Almanach des Muses 1800

Sujet pris dans le roman qui porte ce nom.

Le comte de Holrem a obtenu la main de Caroline, qui l'a préféré au baron de Volmar. Le baron veut se venger ; il s'est procuré, pendant l'absence du comte, le portrait de sa femme, et feint de le renvoyer à son retour, avec une lettre dans laquelle il annonce à Caroline qu'il renonce à leur ancienne liaison, mais qu'il lui recommande Mathilde, le fruit de leur amour. Le comte, qui a vu cette lettre, a banni de chez lui sa femme et Mathilde sa fille, qu'il croit être celle du baron. Dix ans s'écoulent ; Caroline meurt, et le comte a consenti que Mathilde vînt habiter un de ses châteaux, pourvu qu'elle ne parût point devant lui, et qu'il n'entendît prononcer ni le nom de la mère, ni celui de la fille. Ernest, neveu du comte, est devenu amoureux de Mathilde ; il veut intéresser son oncle en faveur de la jeune personne, ses discours sont inutiles. Cependant le baron est mort, son fils a vu la fille de Caroline, prétend à sa main, et la demande au comte de Holrem, qui, ne voyant qu'un frère de Mathilde dans le jeune homme, refuse son consentement. Volmar, dans la fougue de l'âge et emporté par son amour, se propose d'enlever Mathilde. Il en trouve l'occasion lorsque Holrem, ayant rencontré par hasard la jeune infortunée, la chasse pour jamais de son château. Mais il est instruit de l'enlèvement, et il vole au secours de Mathilde. Aidé d'Ernest son neveu, il la ramène chez lui, et c'est alors que Volmar s'offre de nouveau pour époux. Holrem ne déguise plus les motifs de son refus, il les explique ; mais il est détrompé par Volmar, qui lui présente une lettre que son père a écrite avant sa mort et dans laquelle il détruit les soupçons qu'il a fait naître sur l'innocence de Caroline. Le comte est enchanté, il rappelle sa fille auprès de lui, la serre dans ses bras, va l'unit au jeune Volmar ; mais Ernest et Mathilde se troublent, leur amour n'a que trop éclaté. Volmar se désiste de ses prétentions, et Mathilde épouse Ernest.

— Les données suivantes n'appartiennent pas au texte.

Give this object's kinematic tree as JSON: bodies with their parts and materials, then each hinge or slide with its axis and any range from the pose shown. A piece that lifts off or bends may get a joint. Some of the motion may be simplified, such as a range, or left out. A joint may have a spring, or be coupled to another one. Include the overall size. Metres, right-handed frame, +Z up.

Des invraisemblances, moins d'art et de conduite dans cet ouvrage que dans les autres pièces du même auteur ; des scènes touchantes, de l'intérêt.

 

Sur la page de titre de la brochure, Paris, chez Haubout-Dumoulin, an 77 :

Mathilde, drame en prose et en cinq actes, par le citoyen Monvel, père, Membre de l'Institut national des Sciences et des Arts. Représentée pour la première fois, au Théâtre français de la République, le 9 Messidor, An 7.

Le texte de la pièce est précédé d’une longue préface écrite par le citoyen Peyrend, ex-Commissaire des Guerres..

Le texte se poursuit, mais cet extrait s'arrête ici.